The complaint (PDF) alleges that Facebook violated the district's consumer protection laws on five counts.
Facebook misrepresented the extent to which it protects consumers' data, and that it failed to properly inform users that their data could be slurped up without their knowledge or affirmative consent, it added.
As well as failing to monitor third-party apps such as Kogan's, when it became clear that data had been improperly passed on to Cambridge Analytica, Facebook failed to tell consumers until newspapers revealed the full extent of the harvesting earlier this year. It also failed to ensure it was properly deleted.
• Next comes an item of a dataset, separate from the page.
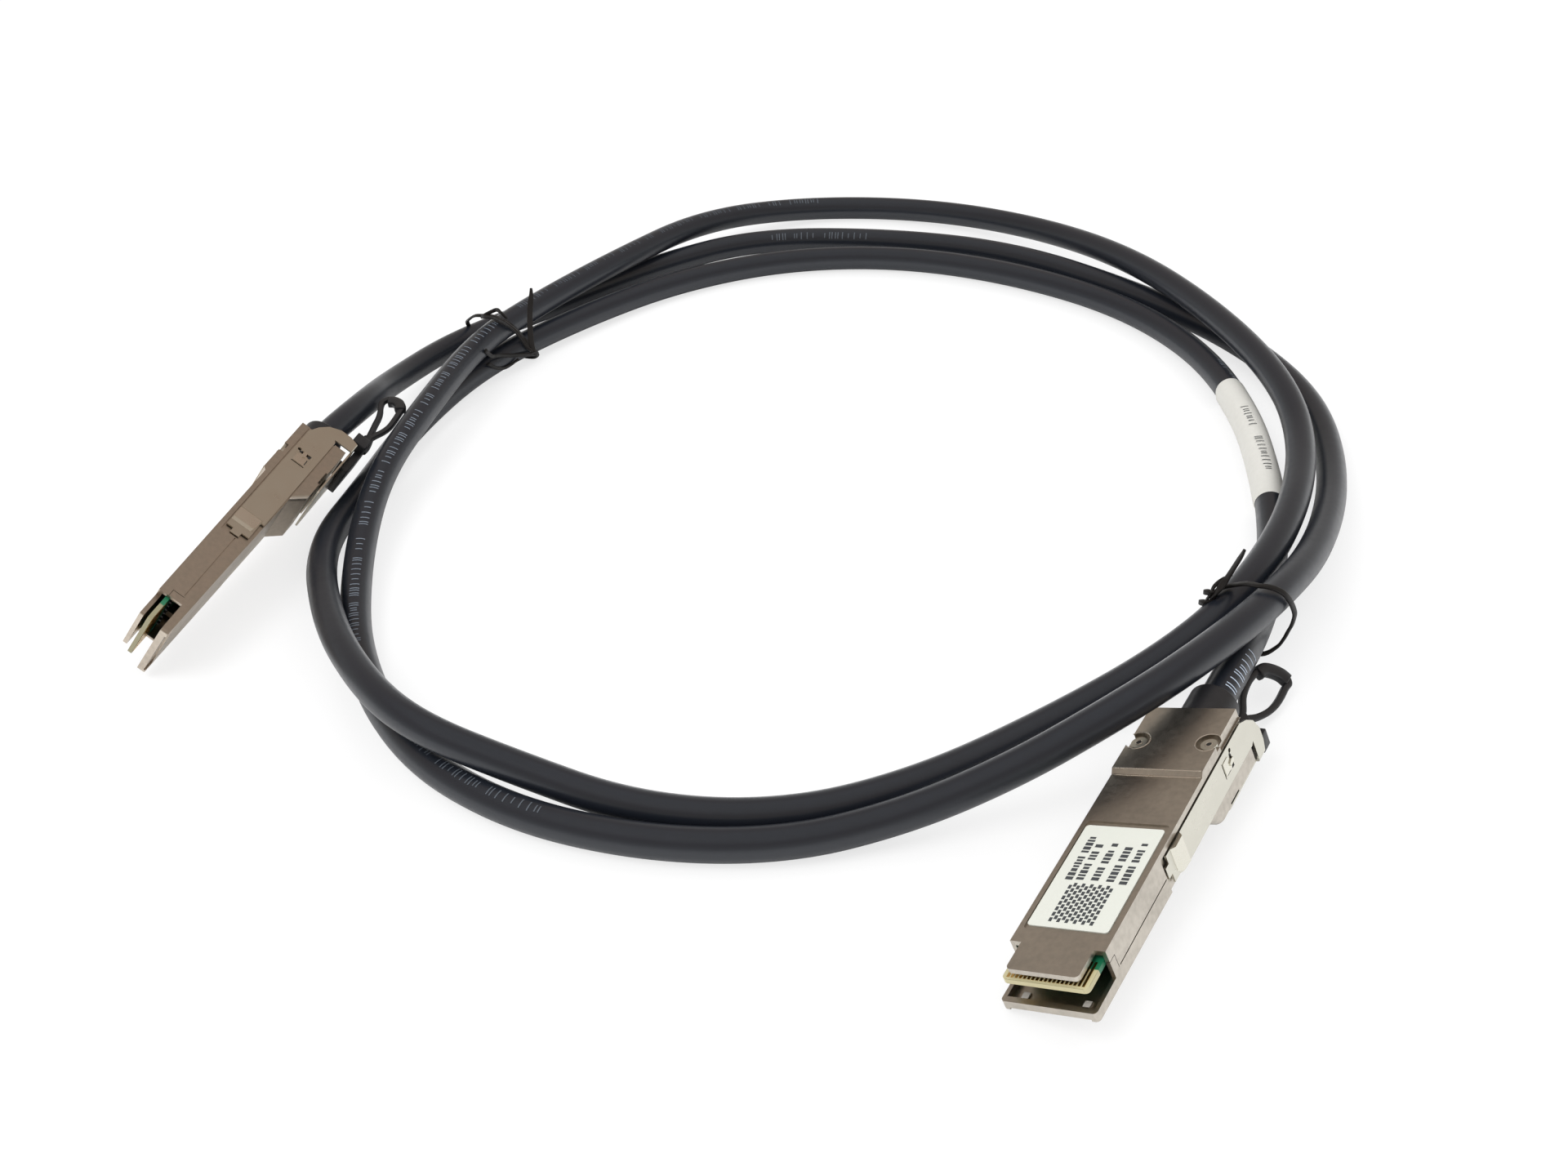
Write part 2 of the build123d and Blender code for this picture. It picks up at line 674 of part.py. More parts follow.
def pull_tab(turn, lean_share):
    """Moulded pull tab whose loop is turned about the module's long axis and leans aside."""
    clip_waist = clip_rear + clip_taper
    lean = Vector(-1, lean_share, -loop_sink_share)
    facing = Vector(0, math.sin(math.radians(turn)), math.cos(math.radians(turn)))
    loop_plane = Plane(origin=(-clip_waist, 0, -neck_depth), x_dir=lean, z_dir=facing)
    with BuildPart() as tab:
        with BuildSketch(Plane.XY.offset(-clip_bottom)):
            with BuildLine():
                Polyline(
                    (-clip_front, -clip_half_width), (-clip_front, clip_half_width),
                    (-clip_rear, clip_half_width), (-clip_waist, clip_waist_half_width),
                    (-clip_waist, -clip_waist_half_width), (-clip_rear, -clip_half_width),
                    close=True,
                )
            make_face()
        extrude(amount=clip_bottom - clip_top)
        fillet(tab.edges().filter_by(Axis.Z), clip_edge_radius)
        neck_plane = Plane(origin=(-clip_rear, 0, -neck_depth), x_dir=(0, 1, 0), z_dir=(-1, 0, 0))
        with BuildSketch(neck_plane):
            Circle(neck_radius)
        extrude(amount=clip_taper + neck_reach)
        loop_centre = loop_start + loop_length * half_share
        with BuildSketch(loop_plane):
            with Locations((loop_centre, 0)):
                SlotOverall(loop_length, loop_half_width + loop_half_width)
                SlotOverall(
                    loop_length - loop_strand - loop_strand,
                    loop_half_width + loop_half_width - loop_strand - loop_strand,
                    mode=Mode.SUBTRACT,
                )
        extrude(amount=loop_half_thickness, both=True)
        with BuildSketch(loop_plane):
            with Locations((loop_centre, 0)):
                SlotOverall(loop_length, loop_half_width + loop_half_width)
            with Locations((loop_start + loop_length - grip_length - loop_half_width, 0)):
                Rectangle(
                    loop_half_width + loop_half_width, loop_length, mode=Mode.SUBTRACT,
                )
            with Locations((loop_start, 0)):
                Rectangle(loop_length, loop_length, mode=Mode.SUBTRACT)
        extrude(amount=grip_half_thickness, both=True)
    return tab


tab_a = pull_tab(loop_turn_a, loop_lean_share_a)
tab_b = pull_tab(loop_turn_b, loop_lean_share_b)

with BuildPart() as face_label:
    with BuildSketch(Plane.XY.offset(roof_height - recess_depth)):
        with BuildLine():
            Polyline(
                (label_start, -label_right), (label_end, -label_right),
                (label_end, label_left), (label_start, label_left), close=True,
            )
        make_face()
        fillet(vertices(), label_radius)
    extrude(amount=label_thickness)

# Each end gets its own copy of the module's pieces
end_a = module_plane(place_x_a, place_y_a, place_z_a, turn_a)
end_b = module_plane(place_x_b, place_y_b, place_z_b, turn_b)
shared_pieces = {
    "lower_housing": lower_shell, "upper_housing": upper_shell, "paddle_card": card,
    "card_contacts": contacts, "card_components": components, "twinax_wires": wires,
    "crimp_ferrule": ferrule, "cable_boot": boot, "rivets": rivets, "latch_slider": slider,
}
for end_name, end_plane, end_tab in (("a", end_a, tab_a), ("b", end_b, tab_b)):
    for piece_name, piece in {**shared_pieces, "pull_tab": end_tab}.items():
        placed = piece.part.moved(end_plane.location)
        placed.label = piece_name + "_" + end_name
        export_step(placed, "parts/" + placed.label + ".step")
placed_label = face_label.part.moved(end_a.location)
placed_label.label = "module_label_a"
export_step(placed_label, "parts/module_label_a.step")

# Cable: straight runs joined by tangent arcs
route = [Vector(x - centre_x, y - centre_y, z) for x, y, z in cord_points]
bend_radii = []
for before, corner, after in zip(route, route[1:], route[2:]):
    entry = corner - before
    leave = after - corner
    half_turn = math.radians(entry.get_angle(leave)) * half_share
    bend_radii.append(arc_share * min(entry.length, leave.length) / math.tan(half_turn))
print("cable bend radii", [round(radius, 1) for radius in bend_radii])
with BuildPart() as cable:
    with BuildLine() as cable_line:
        FilletPolyline(route, radius=bend_radii)
    start_plane = Plane(origin=route[0], z_dir=route[1] - route[0])
    with BuildSketch(start_plane):
        Circle(cable_radius)
    sweep(path=cable_line.wires()[0])
cable.part.label = "cable"
cable_section = math.pi * cable_radius * cable_radius
print("cable length", round(cable_line.wires()[0].length, 1),
      "volume over section", round(cable.part.volume / cable_section, 1))
export_step(cable.part, "parts/cable.step")

# Paper sleeve wrapped round the third turn
sleeve_before, sleeve_corner, sleeve_after = route[sleeve_corner_count:][:3]
sleeve_start = sleeve_before + (sleeve_corner - sleeve_before) * sleeve_start_share
sleeve_end = sleeve_corner + (sleeve_after - sleeve_corner) * sleeve_end_share
with BuildPart() as cable_sleeve:
    with BuildLine() as sleeve_line:
        FilletPolyline([sleeve_start, sleeve_corner, sleeve_end], radius=bend_radii[sleeve_corner_count])
    with BuildSketch(Plane(origin=sleeve_start, z_dir=sleeve_corner - sleeve_start)):
        Circle(sleeve_radius)
        Circle(sleeve_bore, mode=Mode.SUBTRACT)
    sweep(path=sleeve_line.wires()[0])
cable_sleeve.part.label = "cable_label"
export_step(cable_sleeve.part, "parts/cable_label.step")


def twist_tie(origin, along, loop_points, loose_ends):
    """Ribbon closed round the strands in an upright plane, with its loose ends."""
    across = Vector(*along).normalized()
    upright = Plane(
        origin=Vector(*origin) - Vector(centre_x, centre_y, 0), x_dir=across,
        z_dir=across.cross(Vector(0, 0, 1)),
    )
    with BuildPart() as tie:
        with BuildSketch(upright):
            with BuildLine():
                Polyline(*loop_points, close=True)
            make_face()
            fillet(vertices(), ribbon_bend)
            offset(amount=-ribbon_thickness, mode=Mode.SUBTRACT)
        extrude(amount=ribbon_width * half_share, both=True)
        for centre, heading, length in loose_ends:
            end_across = Vector(*heading).normalized()
            end_plane = Plane(
                origin=Vector(*centre) - Vector(centre_x, centre_y, 0), x_dir=end_across,
                z_dir=end_across.cross(Vector(0, 0, 1)),
            )
            with BuildSketch(end_plane):
                Rectangle(length, ribbon_width)
                fillet(vertices(), ribbon_tip)
            extrude(amount=ribbon_thickness)
    return tie


tie_left = twist_tie(tie_left_origin, tie_left_along, tie_left_loop, tie_left_ends)
tie_left.part.label = "twist_tie_left"
export_step(tie_left.part, "parts/twist_tie_left.step")
tie_right = twist_tie(tie_right_origin, tie_right_along, tie_right_loop, tie_right_ends)
tie_right.part.label = "twist_tie_right"
export_step(tie_right.part, "parts/twist_tie_right.step")
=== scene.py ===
"""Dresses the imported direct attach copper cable: materials, print, ties, floor, light and camera."""

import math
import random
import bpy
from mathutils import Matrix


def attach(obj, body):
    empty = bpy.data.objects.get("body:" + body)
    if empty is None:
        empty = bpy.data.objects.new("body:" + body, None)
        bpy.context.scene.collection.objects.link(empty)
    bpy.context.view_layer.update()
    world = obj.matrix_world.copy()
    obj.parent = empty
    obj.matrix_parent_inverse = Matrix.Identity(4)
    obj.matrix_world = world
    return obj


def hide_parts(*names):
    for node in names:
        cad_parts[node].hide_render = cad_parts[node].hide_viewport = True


bl_info = {
    "name": "Direct Attach Copper Cable",
    "version": (1, 0, 0),
    "blender": (4, 5, 0),
    "location": "View3D > Sidebar > Cable",
    "description": "Builds the looks of a coiled copper cable with two plug modules",
    "category": "Object",
}

import bmesh
import bpy
import numpy as np
from mathutils import Matrix, Vector

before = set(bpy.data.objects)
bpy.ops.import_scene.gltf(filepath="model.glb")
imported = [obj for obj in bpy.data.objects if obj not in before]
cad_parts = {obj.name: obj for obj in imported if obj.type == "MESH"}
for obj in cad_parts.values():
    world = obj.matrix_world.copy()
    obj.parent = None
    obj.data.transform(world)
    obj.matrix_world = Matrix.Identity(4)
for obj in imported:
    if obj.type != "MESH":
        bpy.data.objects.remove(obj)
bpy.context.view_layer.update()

MM = 0.001
ROOT = "cable_assembly"
# Points closer than this are one, m
MERGE = 0.001 * MM
# The row frame's origin on the plan that the route and the modules are given in, mm
CENTRE = (1.19, 4.92)

# Where the two modules lie: origin in mm, then yaw, nose-down pitch and roll in degrees
MODULE_A = ((91.8, -55.7, 6.55), (-124.06, 3.4, 20.4))
MODULE_B = ((-95.04, 65.83, 12.33), (-111.33, 4.97, 49.54))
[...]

At the same time, the complaint said, Facebook made it hard for consumers to realise what info apps were slurping up; rather than giving clear controls, the firm "maintained confusing and ambiguous privacy and applications settings" buried on different pages.
A final allegation in the complaint relates to the story that broke earlier this week, that Facebook struck special access deals with some companies, granting them souped-up access to data without needing to jump through the usual hoops by naming them "service providers".
The lawsuit alleges the firm failed to tell consumers that some companies were able to "override" privacy settings by granting special permissions to some, including mobile providers.
The Office of the Attorney General is seeking an injunction to make sure the social network puts safeguards in place to monitor users' data and makes it easier for users to control their privacy settings. It also wants damages paid to consumers and the district.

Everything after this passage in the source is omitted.